» Records for processing:
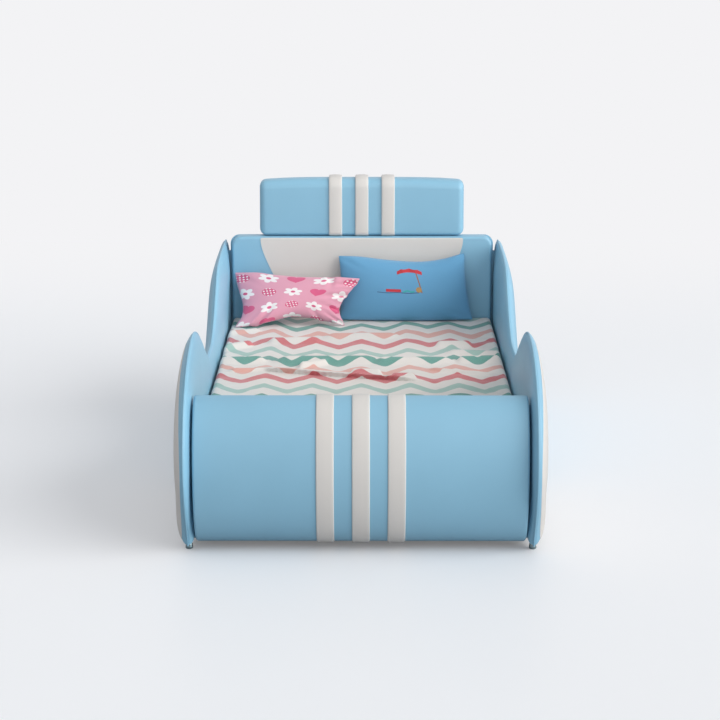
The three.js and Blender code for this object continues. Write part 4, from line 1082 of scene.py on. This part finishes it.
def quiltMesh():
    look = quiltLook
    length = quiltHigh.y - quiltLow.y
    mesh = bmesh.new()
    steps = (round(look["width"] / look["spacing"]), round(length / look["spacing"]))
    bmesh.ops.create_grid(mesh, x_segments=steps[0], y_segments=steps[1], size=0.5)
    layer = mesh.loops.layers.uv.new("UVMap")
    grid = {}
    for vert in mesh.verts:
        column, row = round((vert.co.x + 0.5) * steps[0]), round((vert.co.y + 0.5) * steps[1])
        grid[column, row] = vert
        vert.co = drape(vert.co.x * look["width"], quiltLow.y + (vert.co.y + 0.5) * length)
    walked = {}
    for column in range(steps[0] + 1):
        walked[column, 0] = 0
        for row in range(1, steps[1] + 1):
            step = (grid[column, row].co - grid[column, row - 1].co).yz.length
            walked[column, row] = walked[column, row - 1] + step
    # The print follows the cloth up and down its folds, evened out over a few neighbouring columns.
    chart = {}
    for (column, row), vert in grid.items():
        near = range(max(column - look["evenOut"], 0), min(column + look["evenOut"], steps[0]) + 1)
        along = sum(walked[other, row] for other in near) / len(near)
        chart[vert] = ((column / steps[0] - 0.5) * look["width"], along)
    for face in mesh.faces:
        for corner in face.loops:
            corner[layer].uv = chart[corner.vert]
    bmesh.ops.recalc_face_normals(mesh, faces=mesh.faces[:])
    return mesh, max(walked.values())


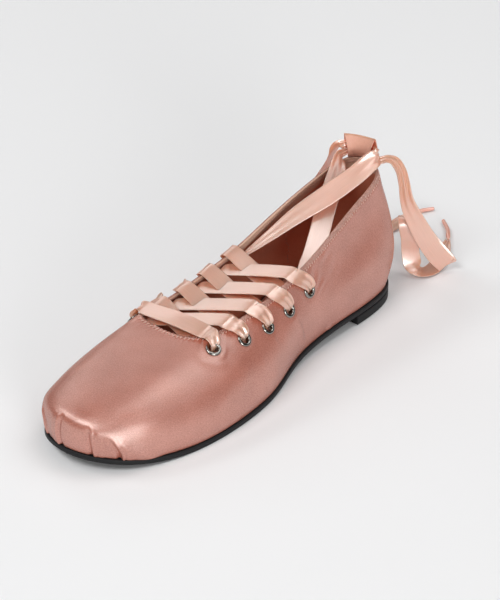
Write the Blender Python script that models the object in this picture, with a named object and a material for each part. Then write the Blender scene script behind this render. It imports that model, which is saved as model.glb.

» Task directions: Make an exact copy of every line in the data.

» Response to this task:
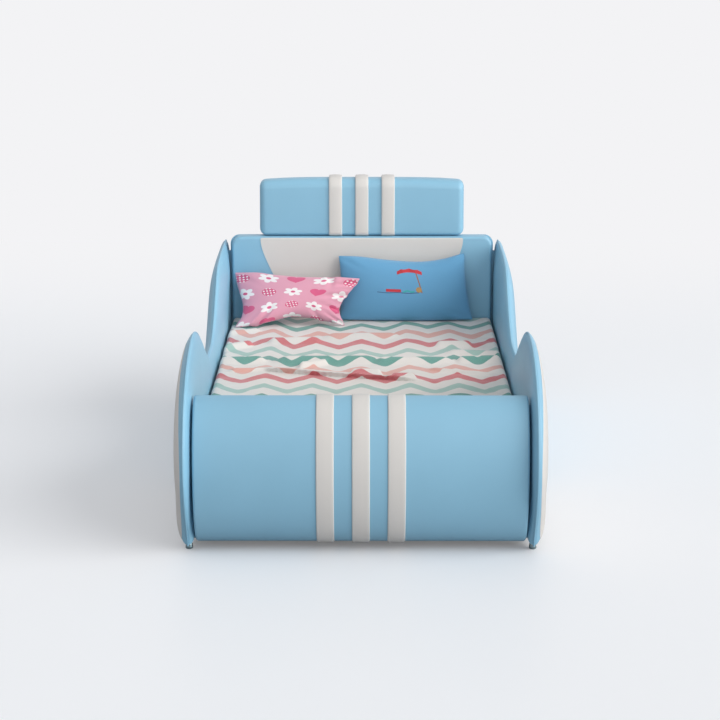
The three.js and Blender code for this object continues. Write part 4, from line 1082 of scene.py on. This part finishes it.
def quiltMesh():
    look = quiltLook
    length = quiltHigh.y - quiltLow.y
    mesh = bmesh.new()
    steps = (round(look["width"] / look["spacing"]), round(length / look["spacing"]))
    bmesh.ops.create_grid(mesh, x_segments=steps[0], y_segments=steps[1], size=0.5)
    layer = mesh.loops.layers.uv.new("UVMap")
    grid = {}
    for vert in mesh.verts:
        column, row = round((vert.co.x + 0.5) * steps[0]), round((vert.co.y + 0.5) * steps[1])
        grid[column, row] = vert
        vert.co = drape(vert.co.x * look["width"], quiltLow.y + (vert.co.y + 0.5) * length)
    walked = {}
    for column in range(steps[0] + 1):
        walked[column, 0] = 0
        for row in range(1, steps[1] + 1):
            step = (grid[column, row].co - grid[column, row - 1].co).yz.length
            walked[column, row] = walked[column, row - 1] + step
    # The print follows the cloth up and down its folds, evened out over a few neighbouring columns.
    chart = {}
    for (column, row), vert in grid.items():
        near = range(max(column - look["evenOut"], 0), min(column + look["evenOut"], steps[0]) + 1)
        along = sum(walked[other, row] for other in near) / len(near)
        chart[vert] = ((column / steps[0] - 0.5) * look["width"], along)
    for face in mesh.faces:
        for corner in face.loops:
            corner[layer].uv = chart[corner.vert]
    bmesh.ops.recalc_face_normals(mesh, faces=mesh.faces[:])
    return mesh, max(walked.values())


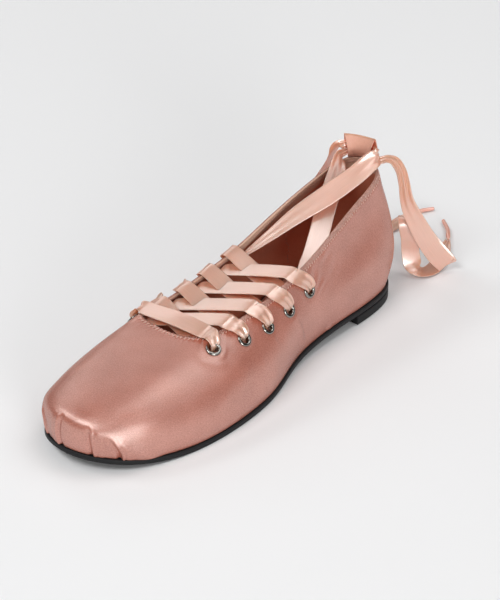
Write the Blender Python script that models the object in this picture, with a named object and a material for each part. Then write the Blender scene script behind this render. It imports that model, which is saved as model.glb.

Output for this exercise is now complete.